Because of its status as a minimum standard, the PPT plays a crucial role as a safety net when there are mismatches in the adoption of more specific anti-avoidance provisions under the MLI.
Addressing Mismatches in Specific Anti-Avoidance Rules (SAAR)
In practice, Indonesia and its tax treaty partners often adopt different options under the MLI for specific anti-avoidance rules. For example, Indonesia may adopt a 365-day holding period requirement to qualify for lower withholding tax rates on dividends, while the tax treaty partner may not. As a result, the specific 365-day holding-period provision becomes inapplicable.
In such cases, the PPT serves as a safety net. Even if the 365-day holding period rule is not automatically applicable, the DGT may still deny the dividend rates using the PPT if it is proven that shares were acquired shortly before dividend distribution solely to avoid taxes. In this way, the PPT closes the loophole created by the specific rules.
Application to Non-MLI Tax Treaty Partners
For tax treaty partners that are not parties to the MLI, the minimum standard does not automatically apply to their tax treaties. However, PMK 112/2025 allows the DGT to apply the PPT domestically.

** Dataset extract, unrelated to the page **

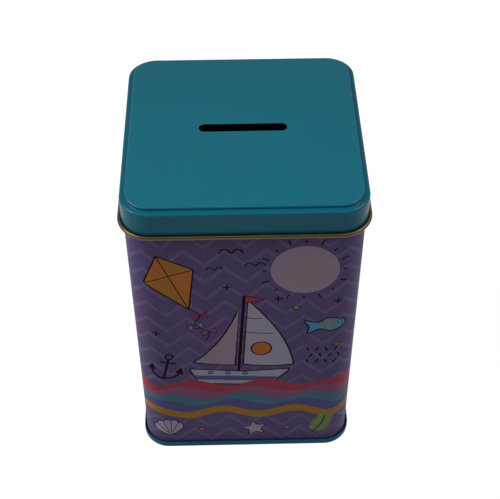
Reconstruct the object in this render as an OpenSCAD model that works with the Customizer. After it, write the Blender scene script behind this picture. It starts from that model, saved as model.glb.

Indonesia adopts the principle that every agreement must be applied in good faith. Accordingly, even where the tax treaty does not explicitly contain a PPT clause from the MLI, the DGT may still rely on domestic principles (substance over for) to deny tax treaty benefits for transactions that lack economic substance.
Legal Certainty Challenges: Managing Regulation Subjectivity
The shift from rigid, rule-based provisions to principle-based rules such as the PPT brings its own practical challenges. The core issue lies in the complexity in aligning views on what constitutes an arm’s length “business purpose”.
- Broad room for interpretation: The phrase “reasonable to conclude” in the PPT creates significant discretion in interpreting facts. Business decisions that taxpayers view as driven by genuine commercial efficiency may still be perceived as dominantly tax-driven from a regulatory perspective.
- The importance of consistent standards: A challenge going forward is establishing consistent standards. Without detailed technical guidance, differing interpretations may lead to unnecessary disputes between taxpayers and tax auditors over the boundary between legitimate tax planning and aggressive tax avoidance. This requires both parties to focus on a strong substantive analysis.
What Should Taxpayers Do?
In this new era of transparency and PPT enforcement, taxpayers can no longer be passive. The following strategic steps should be taken.
Review existing structures
Taxpayers should assess their current cross-border transaction structures. Is there any entity with minimal economic substance, such as those with only a PO Box address or no employees in a tax treaty partner country? If so, it will present high risk.
Strengthen business-purpose documentation
Taxpayers should not rely solely on contracts and invoices. They should also retain evidence of business decision-making processes, such as:
Minutes of the board of directors or shareholders’ general meetings discussing the commercial rationale for transactions or expansion.
Email correspondence relating to negotiations
Feasibility studies demonstrating that investment locations were chosen based on market, logistics, or workforce considerations, not solely tax benefits.
Enhance economic substance
Ensure overseas entities have factual beneficial ownership, including decision-making authority over funds, assumption of risks, and assets and employees aligning with their business functions.
Prepare a “defense file”
Before any tax audit, taxpayers should prepare a structured argument explaining why transactions were carried out in a particular manner, highlighting non-tax commercial benefits obtained the company, such as access to financing, asset protection, or regional expansion.